9 ideas that will help you weather life's storms
We live in chaotic times.
Resilience is not separate from the pursuit of excellence. It’s an integral part of it. Periods of disorder are unavoidable to even the smoothest human existence.
Neither personal nor societal progress is linear.
It’s more like an ongoing cycle of order, disorder, reorder.
How we think and what we do in that middle phase is crucial.
Here are some ideas to help. Consider each a tool in your resilience toolkit:
Trying to control the uncontrollable is tempting, but it’s a waste of time, energy, and a surefire path to anxiety. There is a difference between worrying about a situation and doing something about it.
Exerting agency, even if only in small doses, is key to health, well-being, fortitude, and progress. Identify productive actions that you can take, and focus there. If there is truly nothing you can do about the situation and you find yourself spiraling, then it’s a good time to take a walk, or to connect with others (more on this soon).
Acceptance isn’t passive resignation or giving up. It’s seeing things clearly.
Magical thinking and delusion catch up to all of us.
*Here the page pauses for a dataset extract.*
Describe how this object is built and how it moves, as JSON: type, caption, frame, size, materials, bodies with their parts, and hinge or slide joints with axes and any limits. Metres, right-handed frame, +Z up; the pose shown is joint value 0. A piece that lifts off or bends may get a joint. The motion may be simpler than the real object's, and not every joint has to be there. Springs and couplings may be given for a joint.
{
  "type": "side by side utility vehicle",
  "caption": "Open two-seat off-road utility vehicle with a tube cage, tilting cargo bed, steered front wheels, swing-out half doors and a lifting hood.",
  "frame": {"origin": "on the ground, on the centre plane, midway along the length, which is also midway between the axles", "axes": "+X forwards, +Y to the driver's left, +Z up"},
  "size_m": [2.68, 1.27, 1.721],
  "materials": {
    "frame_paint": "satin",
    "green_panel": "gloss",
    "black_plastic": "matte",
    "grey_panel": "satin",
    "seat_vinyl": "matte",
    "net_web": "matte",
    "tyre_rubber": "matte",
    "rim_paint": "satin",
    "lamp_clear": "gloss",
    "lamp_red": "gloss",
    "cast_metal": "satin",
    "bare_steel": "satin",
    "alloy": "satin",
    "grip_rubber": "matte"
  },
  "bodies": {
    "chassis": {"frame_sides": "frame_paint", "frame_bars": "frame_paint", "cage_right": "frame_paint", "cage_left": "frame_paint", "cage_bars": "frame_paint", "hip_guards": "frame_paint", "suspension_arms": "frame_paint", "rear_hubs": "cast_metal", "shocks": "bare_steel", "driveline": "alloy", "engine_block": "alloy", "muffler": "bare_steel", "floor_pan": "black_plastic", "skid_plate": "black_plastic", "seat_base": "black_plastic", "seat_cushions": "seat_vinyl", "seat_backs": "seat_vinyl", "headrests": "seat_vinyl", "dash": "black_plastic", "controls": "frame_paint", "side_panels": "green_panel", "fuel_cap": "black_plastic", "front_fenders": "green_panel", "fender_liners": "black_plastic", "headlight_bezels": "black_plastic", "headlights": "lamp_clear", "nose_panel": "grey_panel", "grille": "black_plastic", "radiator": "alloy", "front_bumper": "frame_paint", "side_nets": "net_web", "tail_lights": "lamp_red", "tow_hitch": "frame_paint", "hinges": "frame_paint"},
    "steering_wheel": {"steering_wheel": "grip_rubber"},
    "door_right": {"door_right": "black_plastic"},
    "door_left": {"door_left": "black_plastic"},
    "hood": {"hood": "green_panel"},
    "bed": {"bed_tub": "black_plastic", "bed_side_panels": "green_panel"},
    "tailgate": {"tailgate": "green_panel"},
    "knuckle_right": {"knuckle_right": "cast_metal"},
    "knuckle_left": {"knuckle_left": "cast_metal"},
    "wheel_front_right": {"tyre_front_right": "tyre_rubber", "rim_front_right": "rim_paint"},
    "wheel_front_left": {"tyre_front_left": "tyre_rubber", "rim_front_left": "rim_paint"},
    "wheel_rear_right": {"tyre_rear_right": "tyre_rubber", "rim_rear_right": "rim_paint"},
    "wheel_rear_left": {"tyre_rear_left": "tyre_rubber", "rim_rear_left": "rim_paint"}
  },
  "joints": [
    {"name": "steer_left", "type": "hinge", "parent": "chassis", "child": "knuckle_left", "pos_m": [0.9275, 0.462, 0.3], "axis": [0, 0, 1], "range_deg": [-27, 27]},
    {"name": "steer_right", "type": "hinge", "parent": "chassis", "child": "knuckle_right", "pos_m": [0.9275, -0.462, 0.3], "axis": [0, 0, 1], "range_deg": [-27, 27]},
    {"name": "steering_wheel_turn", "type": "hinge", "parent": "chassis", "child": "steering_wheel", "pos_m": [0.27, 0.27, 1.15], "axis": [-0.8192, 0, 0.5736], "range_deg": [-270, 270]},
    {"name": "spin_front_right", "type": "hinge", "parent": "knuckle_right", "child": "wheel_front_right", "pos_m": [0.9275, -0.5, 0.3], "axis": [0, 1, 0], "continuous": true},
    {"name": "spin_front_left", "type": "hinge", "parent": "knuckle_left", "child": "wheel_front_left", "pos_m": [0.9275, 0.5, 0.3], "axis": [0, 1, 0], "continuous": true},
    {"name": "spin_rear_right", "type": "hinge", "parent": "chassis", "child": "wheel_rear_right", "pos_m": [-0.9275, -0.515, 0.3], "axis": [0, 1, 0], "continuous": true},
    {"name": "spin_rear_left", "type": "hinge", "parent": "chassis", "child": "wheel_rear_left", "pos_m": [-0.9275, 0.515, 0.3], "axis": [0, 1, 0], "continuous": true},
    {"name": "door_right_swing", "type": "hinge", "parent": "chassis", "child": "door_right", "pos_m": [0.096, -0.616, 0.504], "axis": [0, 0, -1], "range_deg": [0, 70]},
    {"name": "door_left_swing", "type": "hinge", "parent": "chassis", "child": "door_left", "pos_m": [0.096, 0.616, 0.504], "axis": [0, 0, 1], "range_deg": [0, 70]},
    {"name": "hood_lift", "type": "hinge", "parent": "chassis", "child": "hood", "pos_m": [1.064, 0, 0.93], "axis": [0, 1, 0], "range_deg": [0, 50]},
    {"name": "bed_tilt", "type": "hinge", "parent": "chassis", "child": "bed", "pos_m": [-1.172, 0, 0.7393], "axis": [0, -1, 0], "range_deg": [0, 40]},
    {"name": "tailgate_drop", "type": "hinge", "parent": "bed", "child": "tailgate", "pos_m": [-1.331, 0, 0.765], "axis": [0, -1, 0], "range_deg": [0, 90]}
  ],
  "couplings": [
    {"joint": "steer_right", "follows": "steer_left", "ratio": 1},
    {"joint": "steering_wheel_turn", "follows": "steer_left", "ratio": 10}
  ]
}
If you can’t confront what is actually happening, then you can’t work with it in a meaningful way.
Think: “This is what is happening right now. Here’s what I can control, and here’s what I cannot. I’m doing the best I can.”
Move your body regularly. Sleep. Do what you can to eat nutritious foods.
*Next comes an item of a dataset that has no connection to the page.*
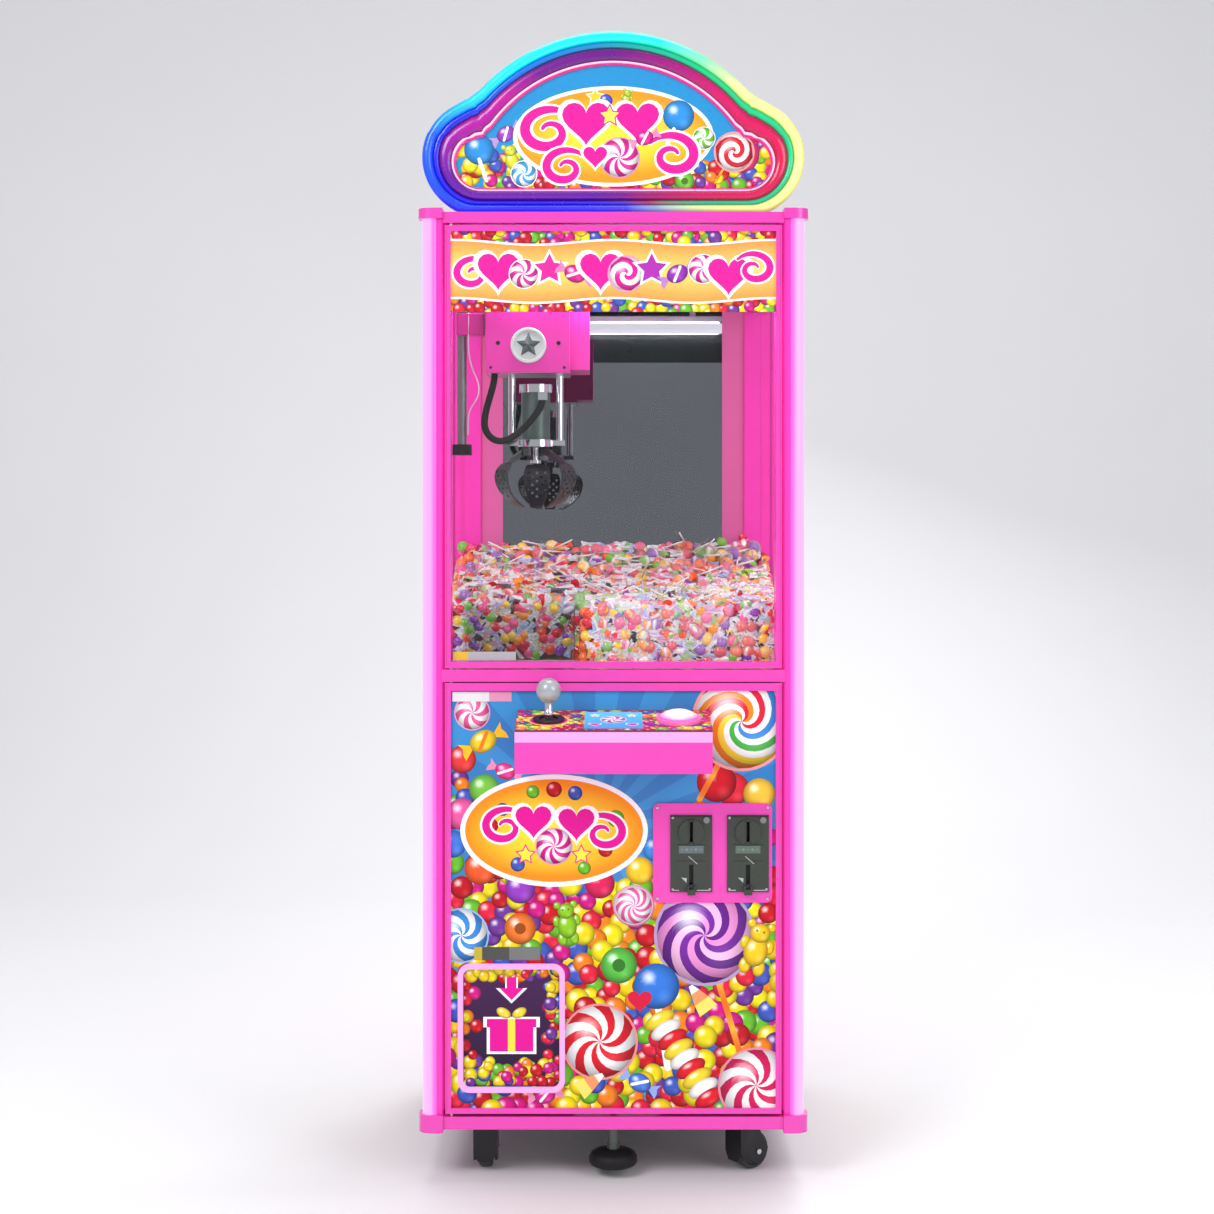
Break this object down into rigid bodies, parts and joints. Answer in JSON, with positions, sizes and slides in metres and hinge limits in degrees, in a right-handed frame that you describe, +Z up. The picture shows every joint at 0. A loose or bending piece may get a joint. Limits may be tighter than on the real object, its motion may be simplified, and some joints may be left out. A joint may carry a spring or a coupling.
{
  "type": "claw crane machine",
  "caption": "Upright candy claw machine: glazed cabin with gantry and claw, prize chute, joystick shelf, coin slots, lit corners, cloud sign, casters.",
  "frame": {"origin": "centre of the footprint's bounding box, on the floor", "axes": "+Z up, +X to the machine's right as seen from the front, +Y to the back"},
  "size_m": [0.644, 0.772, 1.902],
  "materials": {
    "pink_paint": "gloss",
    "light_tube": "lit",
    "black_steel": "satin",
    "clear_glass": "clear",
    "clear_acrylic": "clear acrylic",
    "mirror": "mirror",
    "white_panel": "satin",
    "duct_steel": "satin",
    "sweets": "gloss",
    "led_white": "lit",
    "zinc_steel": "zinc plated",
    "topper_body": "gloss",
    "neon": "lit",
    "lit_art": "lit print",
    "art_print": "printed",
    "black_plastic": "matte",
    "red_plastic": "gloss",
    "chrome": "polished",
    "coil_body": "satin",
    "button_ring": "gloss",
    "button_lens": "lit",
    "pink_cover": "satin",
    "hose_rubber": "corrugated",
    "wheel_rubber": "grey tread",
    "foot_rubber": "matte",
    "grey_steel": "grey"
  },
  "bodies": {
    "cabinet": {"corner_posts": "pink_paint", "cross_rails": "pink_paint", "corner_caps": "pink_paint", "corner_light_tubes": "light_tube", "base_plate": "black_steel", "side_panels": "pink_paint", "side_windows": "clear_glass", "rear_panel": "pink_paint", "back_mirror": "mirror", "roof_panel": "pink_paint", "prize_deck": "white_panel", "chute_walls": "clear_acrylic", "prize_duct": "duct_steel", "candy_fill": "sweets", "led_light_bar": "led_white", "gantry_side_rails": "zinc_steel", "topper_box": "topper_body", "topper_neon_ring": "neon", "topper_face": "lit_art", "coin_box": "grey_steel", "power_inlet": "black_plastic"},
    "upper_door": {"upper_door_frame": "pink_paint", "upper_door_glass": "clear_glass", "header_sign": "lit_art"},
    "lower_door": {"lower_door_frame": "pink_paint", "lower_door_panel": "art_print", "control_shelf": "pink_paint", "shelf_top_plate": "lit_art", "shelf_light_strip": "led_white", "coin_plate": "pink_paint", "coin_mechs": "black_plastic", "joystick_base": "black_plastic", "button_housing": "button_ring", "prize_door_trim": "light_tube"},
    "prize_flap": {"prize_flap": "black_plastic"},
    "power_rocker": {"power_rocker": "red_plastic"},
    "coin_reject_left": {"coin_reject_left": "chrome"},
    "coin_reject_right": {"coin_reject_right": "chrome"},
    "joystick_gimbal": {"joystick_gimbal": "zinc_steel"},
    "joystick_stick": {"joystick_stick": "chrome"},
    "push_button": {"push_button": "button_lens"},
    "bridge": {"bridge_beam": "zinc_steel"},
    "carriage": {"carriage_chassis": "zinc_steel", "carriage_cover": "pink_cover", "control_hose": "hose_rubber"},
    "claw_head": {"claw_coil": "coil_body"},
    "claw_plunger": {"claw_plunger": "chrome"},
    "claw_finger_a": {"claw_finger_a": "black_steel"},
    "claw_finger_b": {"claw_finger_b": "black_steel"},
    "claw_finger_c": {"claw_finger_c": "black_steel"},
    "leveller_front": {"leveller_front": "foot_rubber"},
    "leveller_rear": {"leveller_rear": "foot_rubber"},
    "caster_fork_fl": {"caster_fork_fl": "black_steel"},
    "caster_wheel_fl": {"caster_wheel_fl": "wheel_rubber"},
    "caster_fork_fr": {"caster_fork_fr": "black_steel"},
    "caster_wheel_fr": {"caster_wheel_fr": "wheel_rubber"},
    "caster_fork_rl": {"caster_fork_rl": "black_steel"},
    "caster_wheel_rl": {"caster_wheel_rl": "wheel_rubber"},
    "caster_fork_rr": {"caster_fork_rr": "black_steel"},
    "caster_wheel_rr": {"caster_wheel_rr": "wheel_rubber"}
  },
  "joints": [
    {"name": "door_upper", "type": "hinge", "parent": "cabinet", "child": "upper_door", "pos_m": [-0.268, -0.258, 1.2], "axis": [0, 0, -1], "range_deg": [0, 110]},
    {"name": "door_lower", "type": "hinge", "parent": "cabinet", "child": "lower_door", "pos_m": [-0.268, -0.258, 0.47], "axis": [0, 0, -1], "range_deg": [0, 100]},
    {"name": "flap_prize", "type": "hinge", "parent": "lower_door", "child": "prize_flap", "pos_m": [-0.1685, -0.254, 0.355], "axis": [1, 0, 0], "range_deg": [0, 55]},
    {"name": "bridge_travel", "type": "slide", "parent": "cabinet", "child": "bridge", "axis": [0, 1, 0], "range_m": [0, 0.33]},
    {"name": "carriage_travel", "type": "slide", "parent": "bridge", "child": "carriage", "axis": [1, 0, 0], "range_m": [0, 0.28]},
    {"name": "claw_drop", "type": "slide", "parent": "carriage", "child": "claw_head", "axis": [0, 0, 1], "range_m": [-0.115, 0], "deforming": ["control_hose"]},
    {"name": "claw_grip", "type": "slide", "parent": "claw_head", "child": "claw_plunger", "axis": [0, 0, 1], "range_m": [-0.01, 0.003]},
    {"name": "finger_a", "type": "hinge", "parent": "claw_head", "child": "claw_finger_a", "pos_m": [-0.15278, -0.148, 1.21], "axis": [-0.5, 0.866, 0], "range_deg": [-11, 35]},
    {"name": "finger_b", "type": "hinge", "parent": "claw_head", "child": "claw_finger_b", "pos_m": [-0.132, -0.112, 1.21], "axis": [1, 0, 0], "range_deg": [-11, 35]},
    {"name": "finger_c", "type": "hinge", "parent": "claw_head", "child": "claw_finger_c", "pos_m": [-0.11122, -0.148, 1.21], "axis": [-0.5, -0.866, 0], "range_deg": [-11, 35]},
    {"name": "button_press", "type": "slide", "parent": "lower_door", "child": "push_button", "axis": [0, 0.1644, -0.9864], "range_m": [0, 0.0035], "stiffness_N_per_m": 500, "springref_m": -0.004},
    {"name": "coin_reject_left_press", "type": "slide", "parent": "lower_door", "child": "coin_reject_left", "axis": [0, 1, 0], "range_m": [0, 0.003], "stiffness_N_per_m": 150, "springref_m": -0.003},
    {"name": "coin_reject_right_press", "type": "slide", "parent": "lower_door", "child": "coin_reject_right", "axis": [0, 1, 0], "range_m": [0, 0.003], "stiffness_N_per_m": 150, "springref_m": -0.003},
    {"name": "joystick_pitch", "type": "hinge", "parent": "lower_door", "child": "joystick_gimbal", "pos_m": [-0.105, -0.32271, 0.75027], "axis": [1, 0, 0], "range_deg": [-12, 12], "stiffness_Nm_per_rad": 1.5},
    {"name": "joystick_roll", "type": "hinge", "parent": "joystick_gimbal", "child": "joystick_stick", "pos_m": [-0.105, -0.32271, 0.75027], "axis": [0, 0.9864, 0.1644], "range_deg": [-12, 12], "stiffness_Nm_per_rad": 1.5},
    {"name": "rocker_switch", "type": "hinge", "parent": "cabinet", "child": "power_rocker", "pos_m": [-0.21, 0.371, 0.182], "axis": [1, 0, 0], "range_deg": [0, 20]},
    {"name": "swivel_fl", "type": "hinge", "parent": "cabinet", "child": "caster_fork_fl", "pos_m": [-0.215, -0.191, 0.08], "axis": [0, 0, 1], "continuous": true},
    {"name": "wheel_fl", "type": "hinge", "parent": "caster_fork_fl", "child": "caster_wheel_fl", "pos_m": [-0.215, -0.169, 0.031], "axis": [-1, 0, 0], "continuous": true},
    {"name": "swivel_fr", "type": "hinge", "parent": "cabinet", "child": "caster_fork_fr", "pos_m": [0.215, -0.191, 0.08], "axis": [0, 0, 1], "continuous": true},
    {"name": "wheel_fr", "type": "hinge", "parent": "caster_fork_fr", "child": "caster_wheel_fr", "pos_m": [0.23234, -0.17746, 0.031], "axis": [-0.6157, 0.788, 0], "continuous": true},
    {"name": "swivel_rl", "type": "hinge", "parent": "cabinet", "child": "caster_fork_rl", "pos_m": [-0.215, 0.305, 0.08], "axis": [0, 0, 1], "continuous": true},
    {"name": "wheel_rl", "type": "hinge", "parent": "caster_fork_rl", "child": "caster_wheel_rl", "pos_m": [-0.20931, 0.32625, 0.031], "axis": [-0.9659, 0.2588, 0], "continuous": true},
    {"name": "swivel_rr", "type": "hinge", "parent": "cabinet", "child": "caster_fork_rr", "pos_m": [0.215, 0.305, 0.08], "axis": [0, 0, 1], "continuous": true},
    {"name": "wheel_rr", "type": "hinge", "parent": "caster_fork_rr", "child": "caster_wheel_rr", "pos_m": [0.204, 0.32405, 0.031], "axis": [-0.866, -0.5, 0], "continuous": true},
    {"name": "leveller_front_down", "type": "slide", "parent": "cabinet", "child": "leveller_front", "axis": [0, 0, -1], "range_m": [0, 0.015]},
    {"name": "leveller_rear_down", "type": "slide", "parent": "cabinet", "child": "leveller_rear", "axis": [0, 0, -1], "range_m": [0, 0.015]}
  ],
  "couplings": [
    {"joint": "finger_a", "follows": "claw_grip", "rad_per_m": -60},
    {"joint": "finger_b", "follows": "claw_grip", "rad_per_m": -60},
    {"joint": "finger_c", "follows": "claw_grip", "rad_per_m": -60}
  ]
}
Never letting these basics fall behind—at least not for too long—supports physiological and psychological strength.
If you feel guilty or indulgent for taking care of the basics, don’t. Daily habits serve as the foundation from which you can gain strength, show up, confront reality, and meet challenges. You’ve got to take care of yourself.
When it feels like the ground underneath you is shaking, tried and true routines provide stability and predictability. It can be as simple as your daily walk or run, morning cup of coffee, meditation practice, training session in the gym, or evening reading time.
The actual substance of the routine matters less than the fact that you have one. It’s about something that you can come back to again and again.
Study after study of resilience shows the benefits of social support and asking for help.
During periods of disorder there can be an urge to shut down and isolate. Do what you can to resist this urge. Odds are, many other people are feeling the same way as you. Vulnerability builds trust and deepens relationships. In relationship to each other we stay strong (enough) when we might otherwise struggle alone.
When I was researching for The Practice of Groundedness I was struck by what I learned about Redwoods: The roots of even the most massive redwood trees only run 6 to 12 feet deep. Instead of deep, they grow out, extending hundreds of feet laterally, wrapping around the roots of their neighbors. They help each other stand firmly in the ground, even amidst storms. This is a model for us, too.
Get clear on your values that are non-negotiable. These are your sources of ruggedness. But then, push yourself to be nimble on how you apply them.
Instead of viewing change as something that happens to you, view it as something that you are in conversation with. All successful systems, from individual cells to entire species, are successful because they adapt with their shifting surroundings. This doesn’t mean they just go wherever the flow takes them. But it does mean they evolve and grow over time.
They are not exclusively rugged. They are not exclusively flexible. They are rugged and flexible.
Reacting is immediate, rash, and we often regret it.
Responding is slower, more deliberate, and thoughtful. We tend to make better decisions when we respond instead of react.
Many philosophers have said that our freedom and humanity lies in the space between stimulus and response.
Creating this space is easier said than done. Something that helps is a brief heuristic I call the 4 P’s: pause, process, plan, proceed.
Research conducted by the psychologist Daniel Gilbert shows that we tend to look back on challenging periods of disorder in a much more productive and meaningful light than we experience them. In other words, sometimes nothing makes sense until you get to the other side, and that’s okay. If meaning and growth are going to come, they are going to come on their own time. You can’t force these qualities. In these harrowing instances, all that matters is showing up; showing up is plenty—and the real growth is learning to let it be enough.
Two things can be true at once:
1. Something can be unlucky or unfortunate or just downright suck.
2. And, you can be capable of getting through it.
It’s helpful to acknowledge both.
Thank you for this post. I really need to read and reread this right now.
I love the idea of viewing of change as something you are in conversation with instead of something that happens to you. I have never thought it about it that way.